On the other hand, when you invest in a new cryptocurrency, you are simply hoping that the company can perform at the levels which you expect or were promised. This leads us to ICOs, which have been relatively controversial over the past year following the lopsided number of new blockchain startups that have failed and ruined the investments made by hopeful investors. With pre-sales, however, there is no real mechanism for holding the company accountable to fulfilling its promises to investors. The company can theoretically shut down shop one day without any warning and keep the funds it raised, but this type of fundraising would not have been viable in the public markets which have much higher requirements for entry.

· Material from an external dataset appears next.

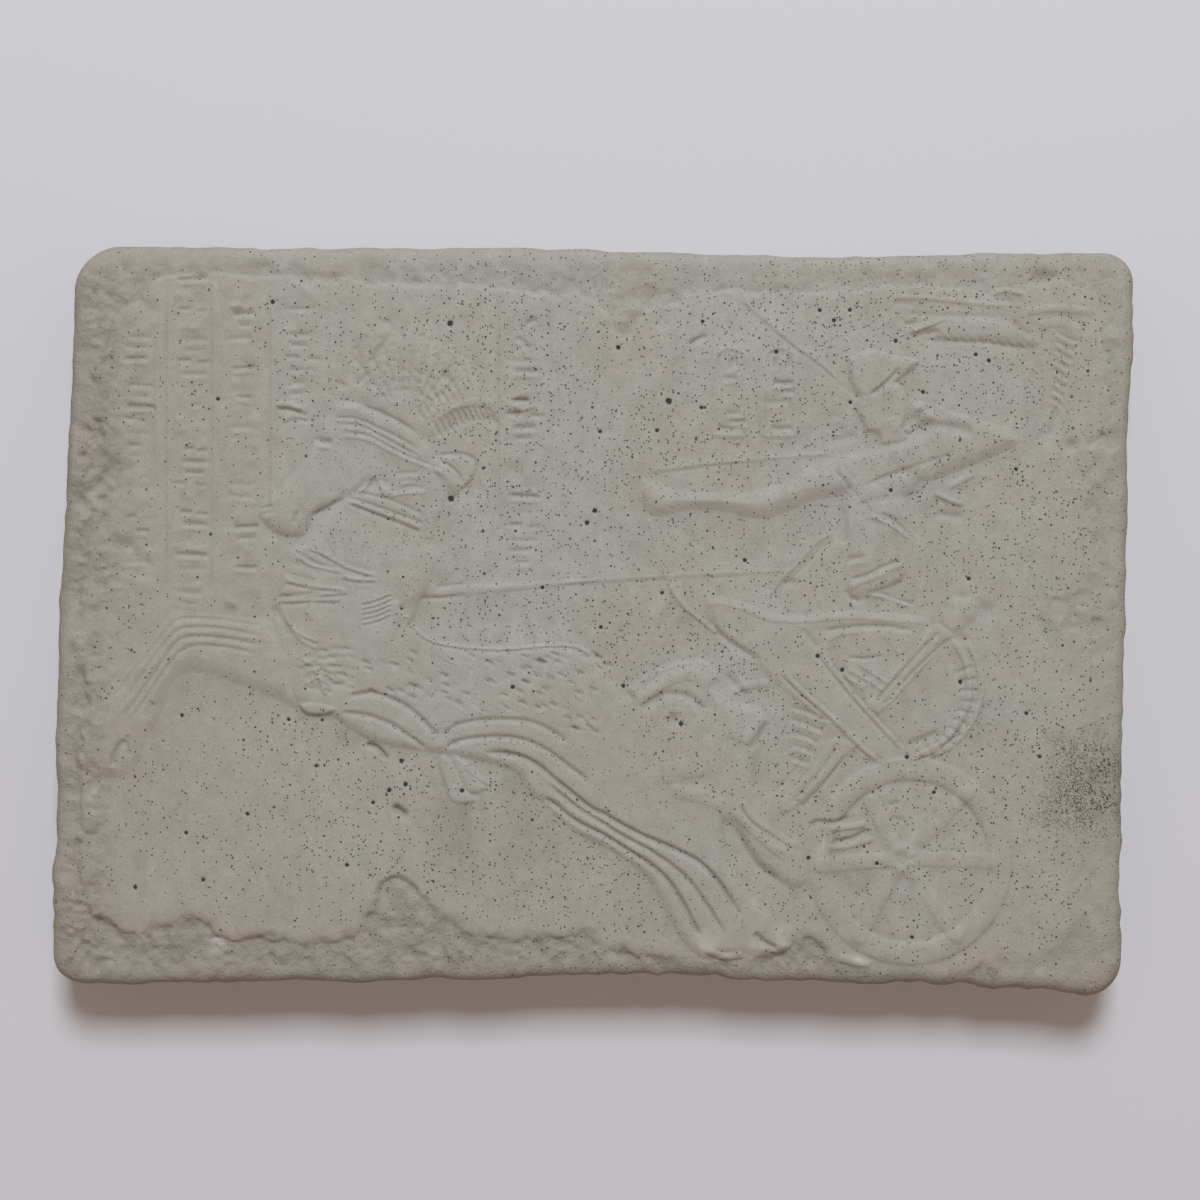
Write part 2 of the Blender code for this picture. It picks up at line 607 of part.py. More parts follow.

Essentially, the key difference between stocks and cryptos here is the fact that cryptocurrency values tend to move based upon community sentiment while stock prices fluctuate based on various tangible information including revenue, profit, EBIDTA, and more. As such, there have been many trading strategies that have taken these factors into account when valuing the price of a stock while the same cannot be said about cryptocurrency. A vast majority of crypto trading strategies and valuations depend on factors outside of business information, thus discouraging many traders who can’t get passed the fact that investing in crypto does not give the a direct stake in an operating corporation.

When investing in stocks, you receive a share of a tangible company which reports revenue, profit, quarterly earnings, etc. However, The same cannot be said of all cryptocurrencies and tokens, since most of them have been created out of thin air over the past year.

Conclusion

Many people might find that trading in the cryptocurrency market is similar to trading in traditional stock markets. However, this is classic misconception which has led to many stock trading pros running out of luck as soon as they translate their strategies to the crypto market. In reality, it is quite clear that there are many inherent differences between the two markets that should be known by anyone who claims to be a crypto expert. Irrespective of where you are on the spectrum of trading experience, you should most definitely be aware of what sets cryptocurrency apart from other assets like stocks. As always, happy investing!